Speaker C: So even though I love those stories, I really do, I was thinking of it as these are books that just magically appear on a shelf, right.

Speaker C: Because my brain doesn’t work that way.

Speaker C: And so this is me entering another world through this magical leatherbound portal.

Speaker C: And then when I read books by, say, C.

Speaker C: S.

Speaker C: Lewis or Gaiman, I the way that the prose worked was the way my brain worked.

Speaker C: And so I realized that there are actual people writing these books and that I could maybe do it too.

Speaker B: Yeah, very well known people when you’re talking those two names.

Speaker C: Right.

Speaker C: I read a lot of c.

Speaker C: S.

Speaker C: Lewis growing up, but I didn’t read Neil gaiman until I was in my.

Speaker C: Then I’m like, oh, this reminds me of things, and maybe there is a connection here.

Speaker C: Well, thank you so much for having me on today.

Speaker C: Sorry for all of the rambling.

Speaker C: Normally I get a cup of coffee in beforehand.

Speaker B: You’re fine.

Speaker B: I also rambled on this one.

Speaker C: People will just have to put up with the rambling.

Speaker B: All right, well, you have a good rest of your Saturday.

Speaker C: Thank you, and have a great day.

Speaker B: You too.

Speaker B: Bye bye.

Speaker A: Lila based parts of her book on the legend of Stingy Jack.

Speaker A: Today we’ll be reading that story.

Speaker A: Don’t forget we’re reading Les Morte de Arthur, the story of King Arthur and of his noble knights of the roundtable on our patreon.

Speaker A: You can find the link in the show notes.

Speaker A: This is the legend of Stingy Jack.

Speaker A: Stingy Jack was a miserable old drunk who loved playing tricks on anyone and everyone.

Speaker A: One dark Halloween night, jack ran into the Devil himself in a local public house.

Speaker A: Jack tricked the Devil by offering his soul in exchange for one last drink.

Speaker A: The Devil quickly turned himself into a sixpence to pay the bartender.

Speaker A: But Jack immediately snatched the coin and deposited it into his pocket next to a silver cross that he was carrying.

Speaker A: Thus, the Devil could not change himself back, and Jack refused to allow the Devil to go free until the Devil had promised not to claim Jack’s soul for ten years.

Speaker A: The devil agreed.

Speaker A: And ten years later, jack again came across the Devil.

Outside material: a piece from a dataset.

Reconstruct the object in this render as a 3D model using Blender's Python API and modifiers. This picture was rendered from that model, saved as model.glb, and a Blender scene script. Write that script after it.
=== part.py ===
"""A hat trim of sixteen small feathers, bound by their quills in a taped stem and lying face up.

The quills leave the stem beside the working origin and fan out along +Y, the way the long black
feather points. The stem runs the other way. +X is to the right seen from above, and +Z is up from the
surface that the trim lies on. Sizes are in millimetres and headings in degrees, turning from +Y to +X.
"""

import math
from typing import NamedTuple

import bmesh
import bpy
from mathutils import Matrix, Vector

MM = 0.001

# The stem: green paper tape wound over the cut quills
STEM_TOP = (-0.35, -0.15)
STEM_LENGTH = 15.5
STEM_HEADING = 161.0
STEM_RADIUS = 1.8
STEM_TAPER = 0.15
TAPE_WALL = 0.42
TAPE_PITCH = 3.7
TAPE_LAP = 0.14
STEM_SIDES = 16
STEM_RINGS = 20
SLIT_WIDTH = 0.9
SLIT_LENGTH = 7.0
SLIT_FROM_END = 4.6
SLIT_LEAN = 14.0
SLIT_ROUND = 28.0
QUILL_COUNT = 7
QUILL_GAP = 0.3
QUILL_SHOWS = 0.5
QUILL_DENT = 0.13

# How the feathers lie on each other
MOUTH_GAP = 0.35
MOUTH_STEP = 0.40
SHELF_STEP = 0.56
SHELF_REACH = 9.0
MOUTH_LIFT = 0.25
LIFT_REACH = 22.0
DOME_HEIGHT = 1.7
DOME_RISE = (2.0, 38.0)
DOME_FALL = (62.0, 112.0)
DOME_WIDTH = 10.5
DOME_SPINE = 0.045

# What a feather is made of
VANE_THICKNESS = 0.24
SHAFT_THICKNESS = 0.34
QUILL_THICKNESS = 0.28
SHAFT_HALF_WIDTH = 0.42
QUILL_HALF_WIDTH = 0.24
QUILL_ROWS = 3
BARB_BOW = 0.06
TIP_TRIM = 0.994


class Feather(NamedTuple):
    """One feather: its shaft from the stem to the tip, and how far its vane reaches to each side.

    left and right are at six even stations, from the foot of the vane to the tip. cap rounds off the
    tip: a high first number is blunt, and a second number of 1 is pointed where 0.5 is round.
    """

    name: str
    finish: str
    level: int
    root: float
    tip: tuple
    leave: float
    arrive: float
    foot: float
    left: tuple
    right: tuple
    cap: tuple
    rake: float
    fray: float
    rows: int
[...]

Speaker A: While out walking on a country road, the Devil tried collecting what he was due, but Jack, thinking quickly, said, I’ll go, but before I do, will you get me an apple from that tree?

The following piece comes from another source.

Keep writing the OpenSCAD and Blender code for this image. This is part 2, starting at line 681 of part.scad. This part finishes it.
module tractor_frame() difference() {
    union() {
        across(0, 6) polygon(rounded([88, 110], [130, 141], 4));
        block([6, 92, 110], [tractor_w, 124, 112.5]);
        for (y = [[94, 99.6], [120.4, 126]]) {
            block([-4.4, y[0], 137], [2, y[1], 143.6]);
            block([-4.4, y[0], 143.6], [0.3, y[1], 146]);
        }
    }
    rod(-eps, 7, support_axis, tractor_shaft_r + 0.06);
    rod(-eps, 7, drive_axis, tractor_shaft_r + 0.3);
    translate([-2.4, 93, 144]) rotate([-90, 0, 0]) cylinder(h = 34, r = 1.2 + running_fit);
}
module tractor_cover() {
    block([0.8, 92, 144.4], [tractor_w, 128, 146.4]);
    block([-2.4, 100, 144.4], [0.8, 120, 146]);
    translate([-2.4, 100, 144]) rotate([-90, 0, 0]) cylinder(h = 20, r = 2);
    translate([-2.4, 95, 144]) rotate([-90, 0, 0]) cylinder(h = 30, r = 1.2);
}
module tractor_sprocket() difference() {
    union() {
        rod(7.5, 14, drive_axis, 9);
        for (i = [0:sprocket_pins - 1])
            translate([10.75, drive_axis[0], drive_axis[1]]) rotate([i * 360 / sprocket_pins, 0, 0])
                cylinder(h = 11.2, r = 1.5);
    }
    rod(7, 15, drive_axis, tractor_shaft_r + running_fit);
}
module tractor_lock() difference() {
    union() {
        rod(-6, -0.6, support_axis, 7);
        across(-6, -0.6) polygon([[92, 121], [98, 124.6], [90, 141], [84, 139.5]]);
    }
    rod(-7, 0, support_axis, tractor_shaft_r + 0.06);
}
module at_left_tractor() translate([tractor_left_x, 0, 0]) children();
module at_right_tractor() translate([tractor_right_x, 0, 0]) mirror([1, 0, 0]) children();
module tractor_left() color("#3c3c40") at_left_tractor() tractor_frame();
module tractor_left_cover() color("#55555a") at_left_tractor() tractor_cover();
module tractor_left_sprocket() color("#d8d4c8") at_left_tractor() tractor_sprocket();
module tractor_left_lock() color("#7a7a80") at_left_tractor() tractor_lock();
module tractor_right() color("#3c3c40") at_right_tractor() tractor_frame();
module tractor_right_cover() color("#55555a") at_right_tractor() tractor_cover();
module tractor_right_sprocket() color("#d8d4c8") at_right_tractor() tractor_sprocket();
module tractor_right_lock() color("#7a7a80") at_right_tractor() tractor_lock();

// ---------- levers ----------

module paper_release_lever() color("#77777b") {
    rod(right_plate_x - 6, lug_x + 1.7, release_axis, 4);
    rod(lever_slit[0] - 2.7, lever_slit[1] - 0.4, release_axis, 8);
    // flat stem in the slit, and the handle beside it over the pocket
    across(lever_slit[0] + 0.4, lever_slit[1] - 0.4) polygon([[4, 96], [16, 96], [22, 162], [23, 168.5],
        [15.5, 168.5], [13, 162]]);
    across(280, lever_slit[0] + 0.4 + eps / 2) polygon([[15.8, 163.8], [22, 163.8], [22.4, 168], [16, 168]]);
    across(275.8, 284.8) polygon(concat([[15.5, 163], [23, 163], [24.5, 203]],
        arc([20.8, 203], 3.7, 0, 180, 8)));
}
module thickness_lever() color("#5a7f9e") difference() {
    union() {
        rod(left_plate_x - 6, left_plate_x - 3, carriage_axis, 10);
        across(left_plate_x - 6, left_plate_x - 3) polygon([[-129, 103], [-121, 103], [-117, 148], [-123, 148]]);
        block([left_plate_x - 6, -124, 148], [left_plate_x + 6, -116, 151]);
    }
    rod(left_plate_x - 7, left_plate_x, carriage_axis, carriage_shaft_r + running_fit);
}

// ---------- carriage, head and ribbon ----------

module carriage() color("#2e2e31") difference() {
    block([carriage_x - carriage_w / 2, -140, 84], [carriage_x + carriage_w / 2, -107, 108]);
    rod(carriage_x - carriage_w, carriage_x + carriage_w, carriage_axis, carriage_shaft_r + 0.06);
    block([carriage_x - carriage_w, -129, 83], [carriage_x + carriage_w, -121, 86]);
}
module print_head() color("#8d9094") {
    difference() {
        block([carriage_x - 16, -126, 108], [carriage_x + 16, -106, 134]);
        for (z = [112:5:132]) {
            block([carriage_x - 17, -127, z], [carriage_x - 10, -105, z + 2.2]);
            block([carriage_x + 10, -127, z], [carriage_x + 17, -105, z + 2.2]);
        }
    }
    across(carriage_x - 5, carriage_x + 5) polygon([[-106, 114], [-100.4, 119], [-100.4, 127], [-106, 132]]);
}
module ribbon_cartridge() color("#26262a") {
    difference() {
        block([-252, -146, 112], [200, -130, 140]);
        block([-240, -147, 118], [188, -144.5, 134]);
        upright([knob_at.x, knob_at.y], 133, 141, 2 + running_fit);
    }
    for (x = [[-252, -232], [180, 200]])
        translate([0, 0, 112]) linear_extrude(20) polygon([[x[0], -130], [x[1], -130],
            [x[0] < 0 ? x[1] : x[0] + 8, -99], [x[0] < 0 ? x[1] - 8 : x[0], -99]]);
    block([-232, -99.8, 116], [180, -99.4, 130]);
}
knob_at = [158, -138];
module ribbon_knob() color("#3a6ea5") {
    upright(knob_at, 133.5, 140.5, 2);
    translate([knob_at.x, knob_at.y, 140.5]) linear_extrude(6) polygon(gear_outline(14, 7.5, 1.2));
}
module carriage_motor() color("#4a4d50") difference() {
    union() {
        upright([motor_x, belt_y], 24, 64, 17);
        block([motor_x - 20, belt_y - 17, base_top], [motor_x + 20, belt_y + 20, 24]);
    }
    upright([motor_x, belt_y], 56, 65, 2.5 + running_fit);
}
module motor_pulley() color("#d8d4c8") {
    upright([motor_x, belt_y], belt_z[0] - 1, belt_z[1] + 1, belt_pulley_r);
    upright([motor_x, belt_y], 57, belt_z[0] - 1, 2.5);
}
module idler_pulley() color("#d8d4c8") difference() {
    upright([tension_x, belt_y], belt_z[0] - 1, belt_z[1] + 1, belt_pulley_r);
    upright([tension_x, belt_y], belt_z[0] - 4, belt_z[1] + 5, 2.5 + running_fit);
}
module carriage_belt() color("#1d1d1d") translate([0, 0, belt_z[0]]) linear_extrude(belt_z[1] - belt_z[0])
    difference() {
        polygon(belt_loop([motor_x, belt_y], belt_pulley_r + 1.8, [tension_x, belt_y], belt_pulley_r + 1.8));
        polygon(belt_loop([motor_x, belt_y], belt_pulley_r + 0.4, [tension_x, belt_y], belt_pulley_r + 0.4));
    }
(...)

Speaker A: The Devil, thinking he had nothing to lose, jumped up into the tree to retrieve an apple.

Speaker A: As soon as he did, Jack placed crosses all around the trunk of the tree, thus trapping the Devil once again.

Speaker A: This time, Jack made the Devil promise that he would not take his soul when he finally died, seeing no way around his predicament, the Devil grudgingly agreed.

Speaker A: When Stingy Jack eventually passed away several years later, he went to the gates of Heaven, but was refused entrance because of his life of drinking and because he had been so tight fisted and deceitful.

Speaker A: So Jack then went down to H*** to see the Devil and find out whether it were possible to gain entrance into the depths of H***.

Speaker A: The Devil kept the promise that had been made to Jack years earlier and would not let him enter.

Speaker A: But where can I go?

Speaker A: Asked Jack.

Speaker A: Back to where you came from, replied the Devil.

Speaker A: The way back was windy and very dark.

Speaker A: Stingy Jack pleaded with the Devil to at least provide him with a light to help find his way.

Speaker A: The Devil, as a final gesture, tossed Jack an ember straight from the fires of H***.

Speaker A: Jack placed the ember in a hollowed out turnip, one of Jack’s favorite foods, which he always carried around with him whenever he could steal one.

Speaker A: From that day forward, Stingy Jack has been doomed to roam the Earth without a resting place, and with only his lit turnip to light the way in the darkness.

Speaker A: Thank you for joining Freya’s fairy tales.